The authors of this paper, led by Van-Quang-Huy Nguyen and colleagues, came up with a clever workaround called QUACOD (Quantum Optimization via Coordinate Descent).

Think of QUACOD as a smart project manager who knows the quantum computer is too small to handle the whole team at once. Instead of trying to schedule all 100 drones simultaneously, QUACOD breaks the problem down into tiny, manageable pieces.

Here is how it works, using a simple analogy:

  1. The "Focus Group" Approach: Imagine you have a huge team of 100 drones. QUACOD doesn't ask the quantum computer to schedule all 100 at once. Instead, it picks a small "focus group"—say, just 5 drones and 10 routes.
  2. The Quantum Sprint: It sends only this small group to the quantum computer. The quantum computer quickly figures out the best way to schedule just these 5 drones.
  3. The "Coordinate Descent" Loop: Once the quantum computer finishes, QUACOD locks those 5 drones in place. Then, it picks a different small group of drones (maybe 5 different ones) and sends them to the quantum computer.
  4. Repeating the Process: It keeps doing this, swapping out different groups of drones, over and over again. With every round, the overall schedule gets a little bit better, like tuning a radio until the static clears up.

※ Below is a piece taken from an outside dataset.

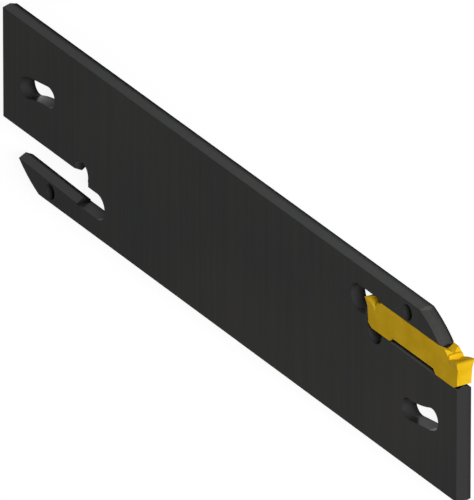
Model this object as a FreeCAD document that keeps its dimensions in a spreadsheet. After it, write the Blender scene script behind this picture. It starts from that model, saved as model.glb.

By breaking the giant problem into small "coordinates" (small groups of variables), QUACOD allows a tiny quantum computer to solve a massive problem that it couldn't handle alone.

The Results: Beating the Competition

The team tested QUACOD against the previous best method (called QUADRO). Here is what they found:

  • Speed and Efficiency: QUACOD found schedules that finished faster than the old method.
  • Scalability (The Big Win): The old method (QUADRO) could only handle about 11 drones. QUACOD, using the same small quantum "shoebox," successfully managed problems with 55 drones (5 times more) and 1,000 routes (35 times more).
  • Hardware Efficiency: They proved that you don't need a massive, perfect quantum computer. You can use a small, "noisy" one (the kind we have today) if you use the right strategy (like their "hardware-efficient" circuit design).

The Bottom Line

The paper claims that QUACOD is a bridge. It takes the power of quantum computing and makes it usable for real-world logistics problems right now, even with the limited technology we have today. It doesn't promise to solve every logistics problem in the universe, but it proves that by breaking big problems into small pieces, we can use today's small quantum computers to do work that was previously impossible.

In short: QUACOD is the smart strategy that lets a tiny quantum computer act like a giant one, helping us schedule drone deliveries faster and more efficiently than ever before.